💸principles of economics review

Price Flexibility

Written by the Fiveable Content Team • Last updated September 2025
Written by the Fiveable Content Team • Last updated September 2025

Definition

Price flexibility refers to the degree to which a price can change in response to shifts in supply and demand. It measures the responsiveness of a price to changes in market conditions, reflecting the ease with which a price can adjust to reach equilibrium.

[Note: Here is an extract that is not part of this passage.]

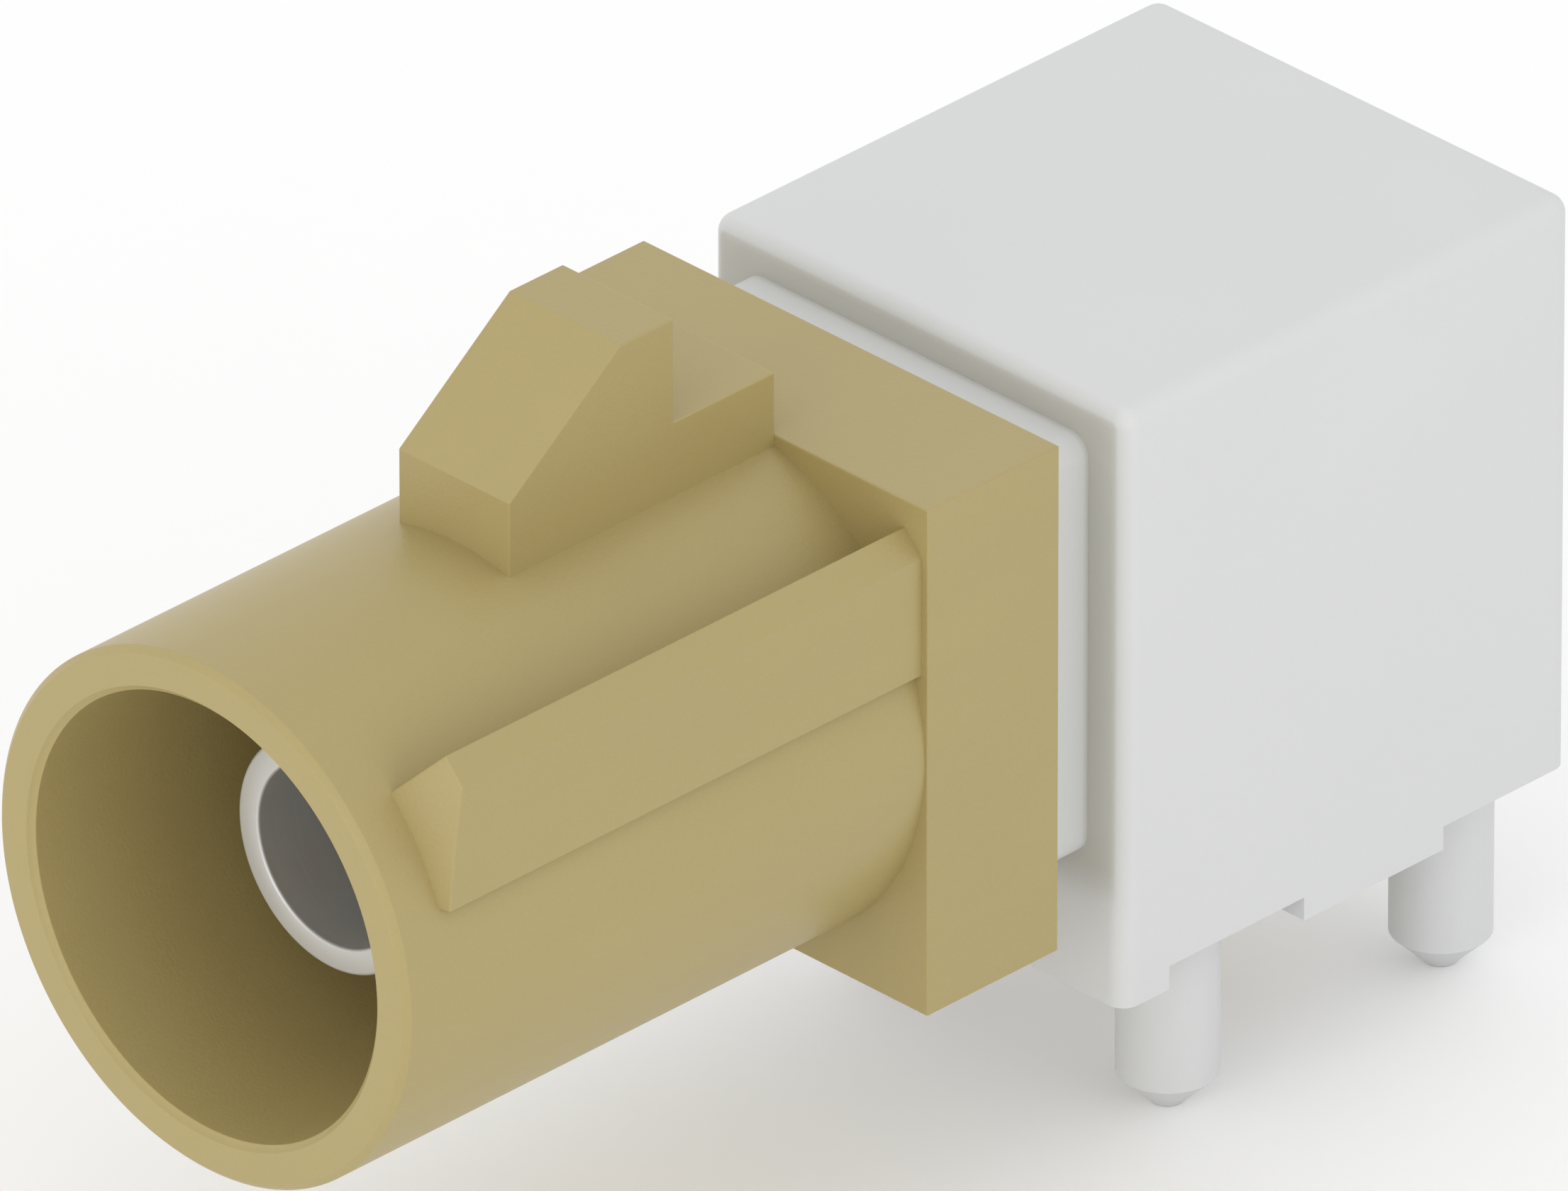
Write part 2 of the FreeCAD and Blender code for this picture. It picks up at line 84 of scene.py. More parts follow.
class ShroudSizes(PropertyGroup):
    """Lengths of the moulded shroud, ahead of the flange's back and out from the contact axis."""

    edge: length("Edge", "Rounding of the moulded edges", 0.03)
    tube: length("Tube", "Radius of the tube, outside", 4.2)
    bore: length("Bore", "Radius of the tube, inside", 3.5)
    mouth: length("Mouth", "Open end of the tube", 13.2)
    bevel: length("Bevel", "Bevels at the mouth, inside and outside, 45 degrees", 0.1)
    web: length("Web", "Front of the wall that the spigot snaps through", 3.4)
    hole: length("Hole", "Radius of the hole for the spigot", 2.53)
    flange_width: length("Flange width", "Flange across", 8.5)
    flange_height: length("Flange height", "Flange up and down", 8.44)
    flange: length("Flange", "Front of the flange", 2.69)
    socket: length("Socket", "Square socket for the neck, across its flats", 7.06)
    socket_corner: length("Socket corner", "Rounding of the socket's corners", 0.35)
    socket_depth: length("Socket depth", "Floor of the socket", 1.8)
    nose_width: length("Nose width", "Latch nose across", 2.26)
    nose_front: length("Nose front", "Front of the latch nose", 8.08)
    nose_rib: length("Nose rib", "Top of the nose's rib", 5.27)
    nose_crest: length("Nose crest", "Crest of the nose", 6.98)
    crest_front: length("Crest front", "Front of the crest", 5.83)
    crest_back: length("Crest back", "Back of the crest", 4.745)
    key: length("Key", "Round outer edge of a coding rib", 5.34)
    key_side: length("Key side", "Flat side of a coding rib", 4.13)
    key_foot: length("Key foot", "Lower face of a coding rib", 1.43)
    key_front: length("Key front", "Foot of a coding rib's lead-in", 12.3)
    key_slope: tilt("Key slope", "Slope of a coding rib's lead-in", 15.0)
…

5 Must Know Facts For Your Next Test

  1. Prices with high flexibility can change rapidly to clear the market, while prices with low flexibility are slower to adjust to shifts in supply and demand.
  2. Factors that influence price flexibility include the availability of substitutes, the degree of competition in the market, and the time frame being considered.
  3. In the short run, prices tend to be less flexible as producers and consumers may face constraints in adjusting their behavior, while in the long run, prices are generally more flexible.
  4. Highly flexible prices are characteristic of competitive markets, where buyers and sellers can easily respond to changes, while less flexible prices are common in markets with limited competition.
  5. The concept of price flexibility is closely related to the notion of market equilibrium, as flexible prices facilitate the market clearing process and the achievement of equilibrium.

Review Questions

  • Explain how price flexibility relates to the concept of market equilibrium.
    • Price flexibility is a crucial factor in the achievement and maintenance of market equilibrium. Highly flexible prices can quickly adjust to changes in supply and demand, allowing the market to clear and reach a new equilibrium price. This process of market clearing, where the quantity demanded equals the quantity supplied, is facilitated by the ability of prices to respond to market conditions. Conversely, rigid or inflexible prices can prevent the market from reaching equilibrium, leading to persistent surpluses or shortages.
  • Describe the relationship between price flexibility and the time frame being considered.
    • The degree of price flexibility is often influenced by the time frame under consideration. In the short run, prices tend to be less flexible as producers and consumers may face constraints in adjusting their behavior, such as production capacity or contractual obligations. However, in the long run, prices generally become more flexible as market participants have more time to respond to changes in supply and demand. This allows for a greater adjustment of prices to reach a new equilibrium. The time frame, therefore, plays a significant role in determining the extent of price flexibility and the speed at which the market can clear.
  • Analyze how the level of competition in a market affects the price flexibility of goods and services.
    • The level of competition in a market is a key determinant of price flexibility. In highly competitive markets, where there are many buyers and sellers, prices tend to be more flexible. Producers and consumers in these markets have a greater ability to respond to changes in supply and demand by adjusting their prices. Conversely, in markets with limited competition, such as oligopolies or monopolies, prices are generally less flexible. Producers in these markets may have more control over pricing and be less inclined to adjust prices in response to market conditions, leading to a slower adjustment process and potential disequilibrium. The degree of competition, therefore, is a crucial factor in shaping the price flexibility observed in different market structures.